American multi-level marketing company

5Linx is an American multi-level marketing company headquartered in Rochester, New York, which offers utility and telecommunication services, health insurance, nutritional supplements, and business services. It was founded in 2001. In 2017, the co-founders of 5LINX, Craig Jerabeck, Jeb Tyler, and Jason Guck, were indicted on multiple federal fraud charges, including wire fraud and money laundering. They admitted to defrauding $2.3 million from investors, illegally depositing company revenues into personal accounts, and failing to pay hundreds of thousands of dollars in taxes. Tyler and Jerabeck were sentenced to 14-month prison terms in December 2018.

==History==
5LINX Enterprises, Inc. was founded by Craig Jerabek, Jeb Tyler, and Jason Guck. 5Linx was incorporated in Rochester, New York, in 2001. In 2016, 5L Holdings, LLC was formed to acquire the assets of 5 Linx Enterprises (dissolved). In September of the same year, business entrepreneur Nelson Gerard bought the majority stock of 5L Holdings, LLC and became its Chairman.
5Linx is a multi-level marketing company. Representatives are rewarded for recruiting additional representatives in addition to products and services sold. Sales representatives are independent contractors, and the company does not make any claims about potential income.

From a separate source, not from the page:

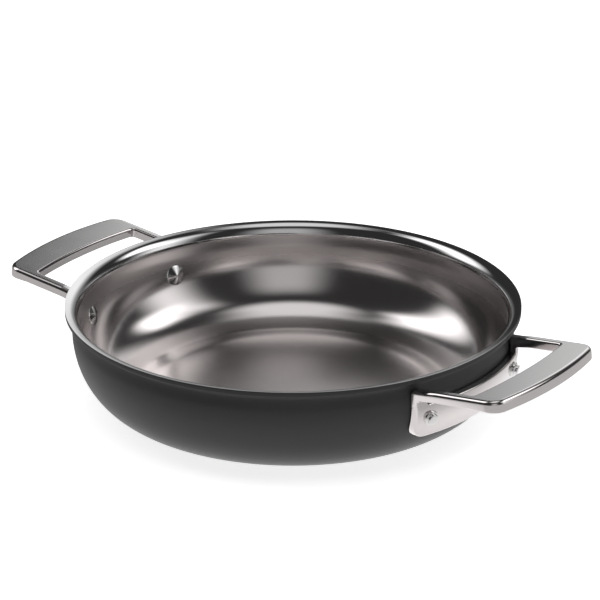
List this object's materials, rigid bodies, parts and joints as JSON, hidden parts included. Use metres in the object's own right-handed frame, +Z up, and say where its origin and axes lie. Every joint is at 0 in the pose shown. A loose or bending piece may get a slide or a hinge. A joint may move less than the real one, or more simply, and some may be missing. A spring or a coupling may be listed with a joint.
{
  "type": "two-handled frying pan",
  "caption": "Shallow round frying pan with a curved dark body, a bright flared lining and a riveted cast loop handle on each side.",
  "frame": {"origin": "centre of the flat underside, where the pan rests on a hob", "axes": "+X through the middle of one handle, +Y across the pan at right angles to the handles, +Z up through the open mouth"},
  "size_m": [0.449, 0.33, 0.074],
  "materials": {
    "dark_anodised": "hard-anodised, matt dark grey",
    "aluminium": "plain sheet, hidden inside the wall",
    "satin_steel": "satin inside, polished on the flared lip",
    "cast_steel": "satin faces with polished rounded edges",
    "bright_steel": "polished"
  },
  "bodies": {
    "root": {"anodised_shell": "dark_anodised", "aluminium_core": "aluminium", "steel_lining": "satin_steel", "handle_right": "cast_steel", "handle_left": "cast_steel", "rivet_right_front": "bright_steel", "rivet_right_rear": "bright_steel", "rivet_left_front": "bright_steel", "rivet_left_rear": "bright_steel"}
  },
  "joints": []
}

As of 2015, Cook County Circuit Court Clerk Dorothy A. Brown was a senior vice president and spokesperson for 5LINX. Illinois State Senator Patricia Van Pelt Watkins was also a high-ranking representative until she left the company for a different multi-level marketing firm.

5Linx was on the Inc. 500 list of fastest growing companies from 2006 until 2009. The company remained on the Inc. 5000 list as of 2014. In 2009 5Linx was ranked on the Rochester Top 100 list as the 2nd fastest growing company in the region. The company also made the list the following three years.

In May 2015, the company sold its telecommunications branch to Birch Communications, which reduced the company's revenue by about 30%. Farshad Tafazzoli was named President in 2016.

== Litigation ==
In September 2015, the new management of the 5LINX sued Craig Jerabeck, 5LINX Enterprises' former CEO, alleging that he breached his contract with the company by poaching 5LINX representatives for other network marketing companies.

In September 2017, the three co-founders of 5LINX - Jerabeck, Tyler, and Guck - were indicted on multiple federal fraud charges, including wire fraud and money laundering. The trio admitted to defrauding $2.3 million from investors, illegally depositing company revenues into personal accounts, and failing to pay hundreds of thousands of dollars in taxes. In December 2018, Tyler and Jerabeck were sentenced to a 14-month prison term for fraud and filing false tax returns and were ordered to pay back $2.3 million in restitution to investors, as well as $118,628 in unpaid taxes to the IRS. In May 2019, Jason Guck was sentenced to a 7-month prison term.